By the way, using HP Agentless Monitoring I was able to get some cpu stats, but not what I'm looking for, at least nothing I could find wading through these MIBs.
Ovesh over 11 years

So what does this chart actually show?
Ovesh over 11 years

However, there is a definite correlation between when I start the CPU-intensive process and the spike in the graph. So why don't I see any change in the metrics of any of the 4 CPUs?
ewwhite over 11 years

What are you running snmpwalk against? It's not very clear.
Ovesh over 11 years

Sorry, should have made it clearer.

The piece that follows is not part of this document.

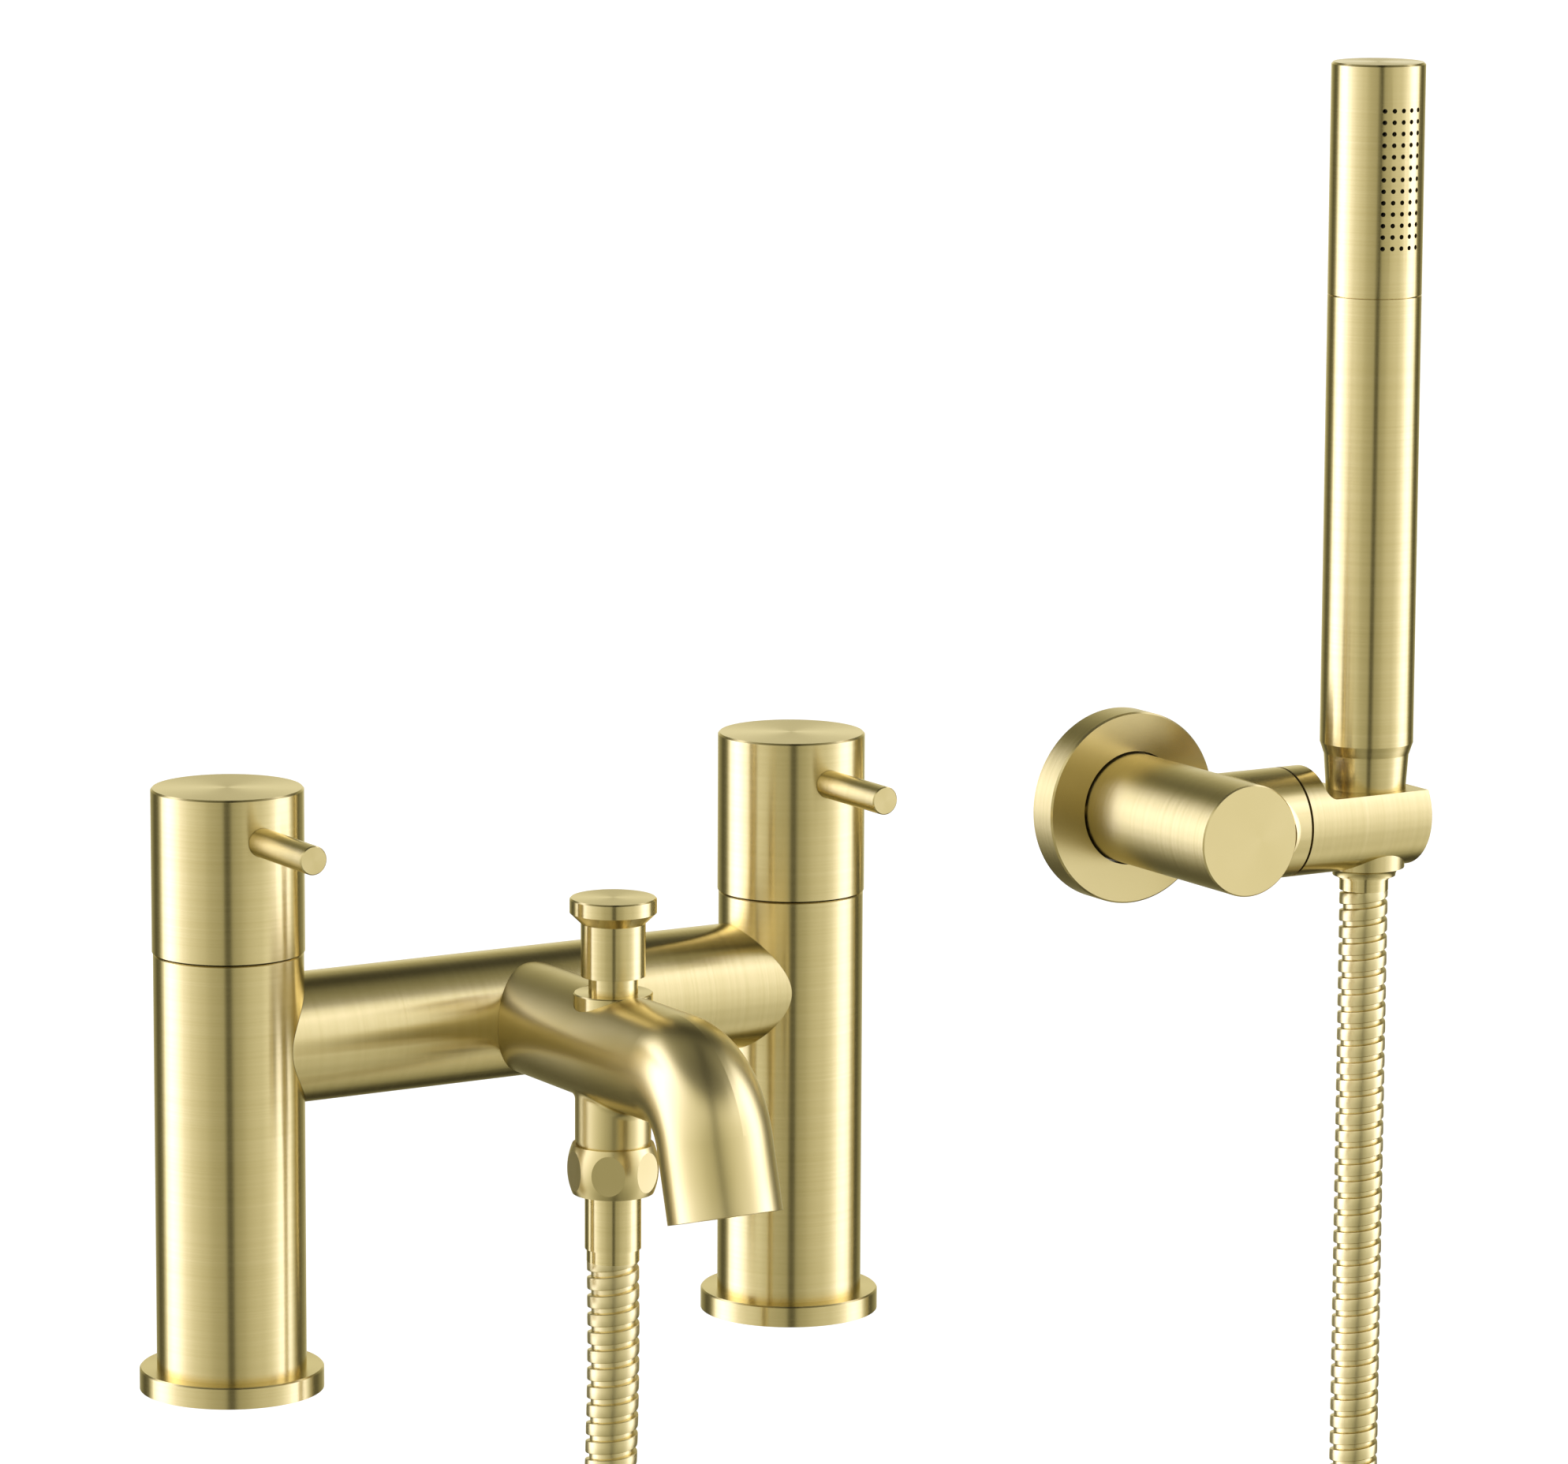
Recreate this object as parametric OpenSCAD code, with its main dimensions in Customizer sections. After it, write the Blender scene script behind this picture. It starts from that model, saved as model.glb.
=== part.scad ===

It's running against the SNMP agent running on the machine itself, not against the iLO. The iLO itself (as far as I could see) doesn't offer any CPU load data.
pauska over 11 years

@Ovesh SNMP on what machine? The virtual machine or the ESXi?
Ovesh over 11 years

the ESXi itself
ewwhite over 11 years

@Ovesh That does not make sense. You should be querying your guest OS's SNMP stack.
Ovesh over 11 years

But I need to plot performance of the physical machine. It might not have any guests on it at a given time. Why does that not make sense?
ewwhite over 11 years

Well, you can get this information out of vCenter. Are you using a licensed version of VMWare, or are you on the free version of ESXi? Also, what software will you be using to generate your graphs?
Ovesh over 11 years

Licensed version of VMWare. I'll be using RRD to generate graphs. How do I access the data programatically?